The request:
Your answer should be a single number: the count of lines that include "with".
(begin)
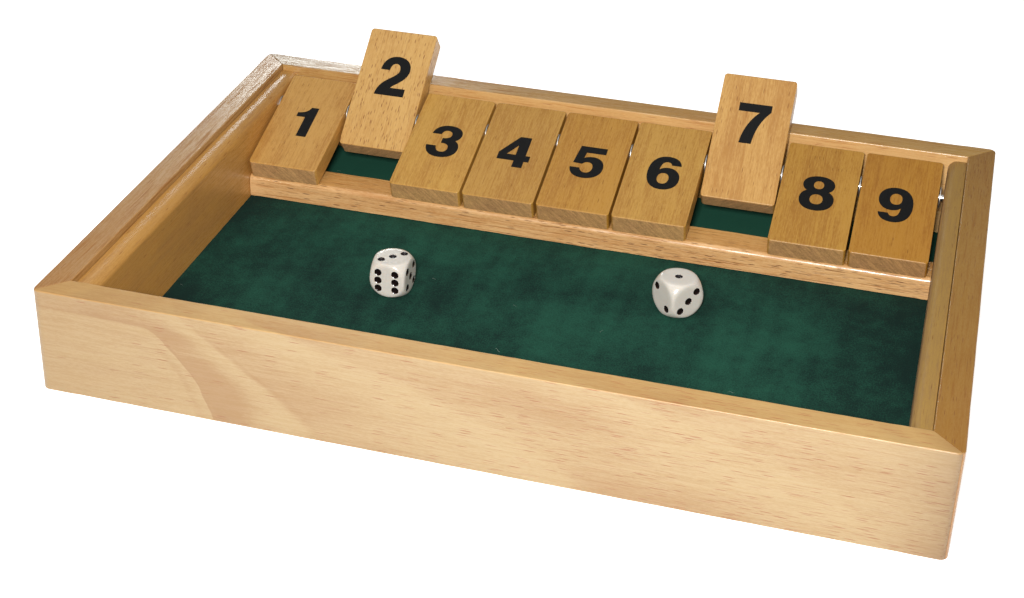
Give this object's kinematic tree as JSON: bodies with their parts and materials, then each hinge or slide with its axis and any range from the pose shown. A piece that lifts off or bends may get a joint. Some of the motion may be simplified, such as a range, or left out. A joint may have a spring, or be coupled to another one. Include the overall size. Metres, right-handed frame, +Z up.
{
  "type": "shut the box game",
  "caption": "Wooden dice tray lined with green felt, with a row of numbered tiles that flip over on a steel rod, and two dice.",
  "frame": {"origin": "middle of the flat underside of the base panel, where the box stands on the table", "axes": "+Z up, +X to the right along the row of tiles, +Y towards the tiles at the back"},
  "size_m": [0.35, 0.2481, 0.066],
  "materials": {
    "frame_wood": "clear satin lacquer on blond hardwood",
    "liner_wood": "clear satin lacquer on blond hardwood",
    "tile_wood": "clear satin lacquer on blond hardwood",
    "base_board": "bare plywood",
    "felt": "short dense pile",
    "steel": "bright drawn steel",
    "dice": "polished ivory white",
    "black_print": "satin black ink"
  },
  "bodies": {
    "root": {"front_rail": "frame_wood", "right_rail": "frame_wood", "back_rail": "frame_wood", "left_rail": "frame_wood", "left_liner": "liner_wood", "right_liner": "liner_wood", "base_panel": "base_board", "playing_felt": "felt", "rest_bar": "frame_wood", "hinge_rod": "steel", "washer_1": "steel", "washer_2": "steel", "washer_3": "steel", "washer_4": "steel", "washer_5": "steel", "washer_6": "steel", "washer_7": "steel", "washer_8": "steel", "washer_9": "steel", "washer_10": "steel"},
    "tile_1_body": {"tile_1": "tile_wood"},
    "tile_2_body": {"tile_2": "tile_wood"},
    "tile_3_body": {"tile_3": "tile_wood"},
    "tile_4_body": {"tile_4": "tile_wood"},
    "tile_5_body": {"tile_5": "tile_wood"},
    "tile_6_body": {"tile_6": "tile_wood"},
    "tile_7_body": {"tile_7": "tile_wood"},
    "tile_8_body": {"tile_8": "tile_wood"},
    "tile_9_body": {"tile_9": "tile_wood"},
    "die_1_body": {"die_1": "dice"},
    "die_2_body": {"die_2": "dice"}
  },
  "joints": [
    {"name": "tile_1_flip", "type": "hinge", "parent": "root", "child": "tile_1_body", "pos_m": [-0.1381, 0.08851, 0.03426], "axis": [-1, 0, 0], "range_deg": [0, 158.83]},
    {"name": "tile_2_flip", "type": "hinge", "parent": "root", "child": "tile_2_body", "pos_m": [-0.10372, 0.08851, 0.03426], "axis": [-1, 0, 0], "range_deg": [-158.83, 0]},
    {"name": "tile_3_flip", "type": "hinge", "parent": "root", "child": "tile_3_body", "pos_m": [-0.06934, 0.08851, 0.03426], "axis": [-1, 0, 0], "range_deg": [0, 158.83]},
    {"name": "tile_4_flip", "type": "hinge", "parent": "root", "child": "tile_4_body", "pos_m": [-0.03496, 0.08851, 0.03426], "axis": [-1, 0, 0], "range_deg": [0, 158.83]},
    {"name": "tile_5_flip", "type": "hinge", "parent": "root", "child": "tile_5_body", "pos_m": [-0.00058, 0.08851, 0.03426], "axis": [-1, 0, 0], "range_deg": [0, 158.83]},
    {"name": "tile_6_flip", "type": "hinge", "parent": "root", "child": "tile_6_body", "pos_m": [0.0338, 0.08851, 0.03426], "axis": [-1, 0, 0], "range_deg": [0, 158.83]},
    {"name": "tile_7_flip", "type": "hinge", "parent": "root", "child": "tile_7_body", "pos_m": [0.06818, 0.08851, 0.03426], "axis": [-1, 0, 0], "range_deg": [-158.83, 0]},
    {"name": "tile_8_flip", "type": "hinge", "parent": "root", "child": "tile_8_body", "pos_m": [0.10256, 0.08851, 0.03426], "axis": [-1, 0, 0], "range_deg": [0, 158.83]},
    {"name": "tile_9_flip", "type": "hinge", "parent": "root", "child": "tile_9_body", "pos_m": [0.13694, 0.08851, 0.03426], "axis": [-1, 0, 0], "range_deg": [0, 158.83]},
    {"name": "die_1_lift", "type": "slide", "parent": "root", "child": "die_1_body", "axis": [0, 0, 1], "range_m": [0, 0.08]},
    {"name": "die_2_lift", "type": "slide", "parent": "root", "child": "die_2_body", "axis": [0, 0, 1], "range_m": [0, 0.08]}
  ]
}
(end)
Right answer:
2